Integration of KOH-based CO2 absorption and Ca(OH)2-triggered mineralization: Process tracking and kinetic analysis

Abstract

KOH-based CO₂ absorption was integrated with Ca(OH)₂-triggered mineralization under ambient conditions. CO₂ is chemically absorbed into the aqueous KOH solution in two consecutive absorption stages, reacting rapidly with OH^- to produce CO₃^2- and slowly with CO₃^2- to produce HCO₃^- in the 1st and 2nd stage, respectively. The total CO₂ loading reaches 0.95 mol CO₂/mol KOH. CO₂ absorption rate in the 1st stage is determined by the diffusion of CO₂ and is thus independent of the OH^- concentration and enhanced by increasing inlet CO₂ concentration.

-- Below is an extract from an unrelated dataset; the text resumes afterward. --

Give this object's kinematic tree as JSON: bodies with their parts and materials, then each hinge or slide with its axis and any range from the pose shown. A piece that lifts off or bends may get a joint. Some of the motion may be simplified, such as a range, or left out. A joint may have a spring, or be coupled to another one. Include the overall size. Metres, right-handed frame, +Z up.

In the 2nd stage, CO₂ absorption rate is determined by the absorption reaction and linearly decreased with decreasing CO₃^2- concentration. The prepared K₂CO₃ and KHCO₃ solutions exhibited similar performance toward mineralization by Ca(OH)₂. After 20 min of reaction under a Ca/C molar ratio of 1.0, KOH regeneration efficiency reached 75.9 % from K₂CO₃ and 76.1 % from KHCO₃. Mineralization of the CO₂-rich absorption solution occurred rapidly. Under a Ca/C molar ratio of 1.1, KOH regeneration efficiency reached 73.3 % after 5 min and 83.9 % at steady state after 20 min of reaction. Dissolution of Ca(OH)₂ is likely the rate-controlling step and XRD and SEM analysis confirmed the selective conversion of Ca(OH)₂ (portlandite) to CaCO₃ (calcite) during the mineralization process.